## EXERCISE BRIEF
Extract the data exactly, missing nothing.

** begin MATERIAL PROVIDED **

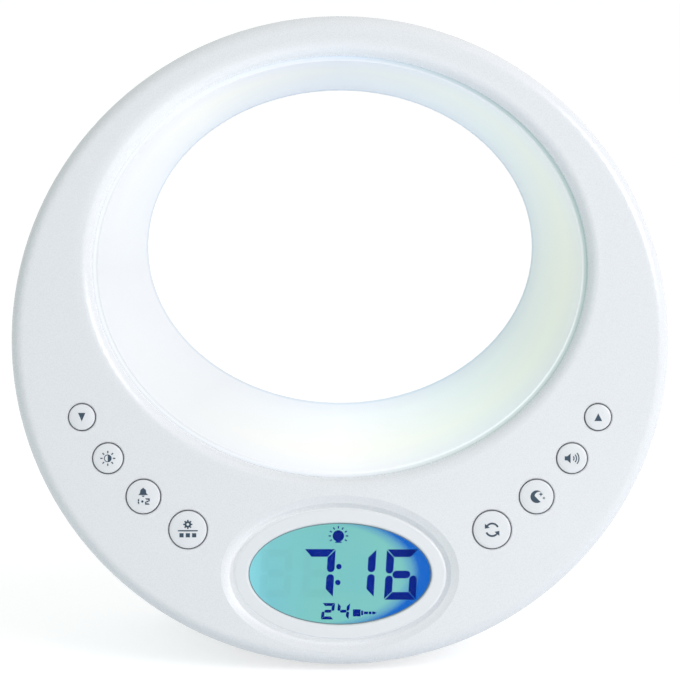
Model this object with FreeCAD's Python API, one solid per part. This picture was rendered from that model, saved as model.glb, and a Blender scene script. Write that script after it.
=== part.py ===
import FreeCAD, Part
import math
import os

os.makedirs("parts", exist_ok=True)

# Sunrise alarm clock. All sizes are millimetres, all angles degrees.
# Everything is drawn flat first: X runs to the right, Y up the face and Z out of the face towards
# the sleeper, so a depth of 10 behind the face is Z = -10. Then the clock is stood up: the face
# leans back by the tilt and the rubber feet rest on Z = 0, with +Y pointing away from the sleeper.

# Stance and face outline
tilt = 12.0
face_half_width = 120.0
face_half_height = 118.35
front_depth = 9.0
rim_round = 5.0
wall = 2.2

# Opening for the light and the lip that rolls into it: the face is a band round it, and the band
# below it is as tall as the display needs
side_band = 29.6
top_band = 14.55
lip_round = 4.5
lip_depth = 5.6

# Light funnel, which steps in to the hole through the clock
funnel_side_step = 17.7
funnel_top_step = 9.2
funnel_foot_step = 26.4
diffuser_gap = 0.45
diffuser_rim = 1.4
diffuser_recess = 4.6
diffuser_wall = 2.0
diffuser_flange = 1.5
light_gap = 7.0
reflector_wall = 1.2
stack_gap = 0.1
led_count = 28
led_size = (3.5, 2.8, 1.9)
led_board_thickness = 1.6
led_board_gap = 0.4
led_ear_width = 12.0
led_ear_reach = 9.0
led_ear_gap = 0.4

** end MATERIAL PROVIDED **

## SOLUTION FOR THIS EXERCISE
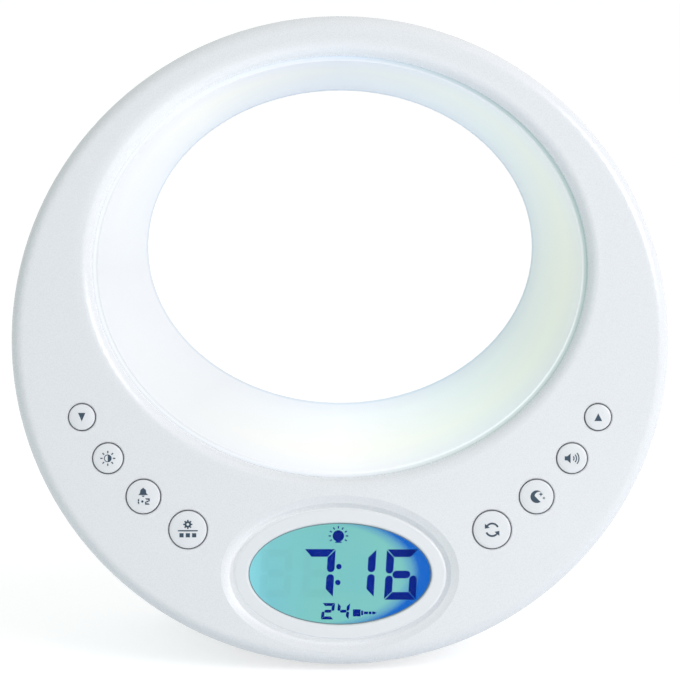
Model this object with FreeCAD's Python API, one solid per part. This picture was rendered from that model, saved as model.glb, and a Blender scene script. Write that script after it.
=== part.py ===
import FreeCAD, Part
import math
import os

os.makedirs("parts", exist_ok=True)

# Sunrise alarm clock. All sizes are millimetres, all angles degrees.
# Everything is drawn flat first: X runs to the right, Y up the face and Z out of the face towards
# the sleeper, so a depth of 10 behind the face is Z = -10. Then the clock is stood up: the face
# leans back by the tilt and the rubber feet rest on Z = 0, with +Y pointing away from the sleeper.

# Stance and face outline
tilt = 12.0
face_half_width = 120.0
face_half_height = 118.35
front_depth = 9.0
rim_round = 5.0
wall = 2.2

# Opening for the light and the lip that rolls into it: the face is a band round it, and the band
# below it is as tall as the display needs
side_band = 29.6
top_band = 14.55
lip_round = 4.5
lip_depth = 5.6

# Light funnel, which steps in to the hole through the clock
funnel_side_step = 17.7
funnel_top_step = 9.2
funnel_foot_step = 26.4
diffuser_gap = 0.45
diffuser_rim = 1.4
diffuser_recess = 4.6
diffuser_wall = 2.0
diffuser_flange = 1.5
light_gap = 7.0
reflector_wall = 1.2
stack_gap = 0.1
led_count = 28
led_size = (3.5, 2.8, 1.9)
led_board_thickness = 1.6
led_board_gap = 0.4
led_ear_width = 12.0
led_ear_reach = 9.0
led_ear_gap = 0.4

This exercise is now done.